If you are one of those who feel uncomfortable, purposely go out of your comfort zone a little bit. Start by singing at home or in your car. Make praise a daily habit, and as the gratitude grows, it will become much more natural. Remember that God isn’t looking for a performance, but a desire to serve, praise, and worship Him.

2. Focus on the words, not the music

Try to focus on the words and the meaning behind them, especially when you don’t care for the song selection or the genre that your church prefers (assuming that the songs are actually biblically accurate and true). Also, the musicians at churches are often volunteers who are learning new songs regularly during their free time. Most likely they are doing the best they they can, but they aren't necessarily professionals. If you want more musical fulfillment, enjoy your favorite artists at home and enjoy plenty of concerts!

Even if you aren't moved by a particular song doesn't mean that no one else enjoyed it. That same song could be someone else's favorite. (Recently someone told me how much he loved his favorite worship song and how much it meant to him, but a few days later another friend told me the same song irritated her so much that she would turn off the radio every time it played!)

3. You don't have to sing the whole song

And finally, if a lyric bothers you, pray about it. You don’t need to sing that part of the song if it is not truthful. Sometimes artists take liberty to make their songs sound more relatable. I occasionally struggle with this, but I can wholeheartedly sing along with the parts that I do agree with. If the whole song is unbiblical, it might be time for you to ask your worship leader about it. For some humor on this topic, you may enjoy Jenn’s YouTube video here.

Sing for an audience of One.

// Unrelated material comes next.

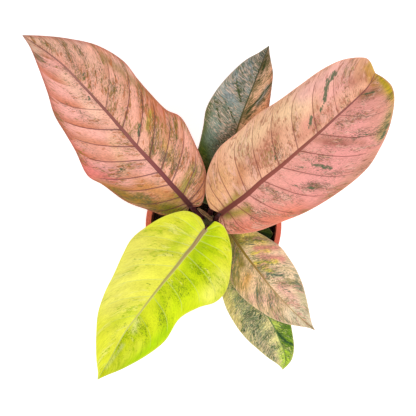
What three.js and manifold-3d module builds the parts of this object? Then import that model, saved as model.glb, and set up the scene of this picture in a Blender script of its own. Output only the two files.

It doesn’t matter who else is listening. Worship is intended for God, not merely human entertainment. Truly listen to the words and allow your heart to sing along.

Sing to Yahweh, for he has done excellent things! Let this be known in all the earth! Isaiah 12:5
It is a good thing to give thanks to Yahweh, to sing praises to your name, Most High Psalm 92:1


Is singing in a public setting difficult or easy for you? Do you find your mind wandering during worship at church, or do you find it to be your favorite part of the service?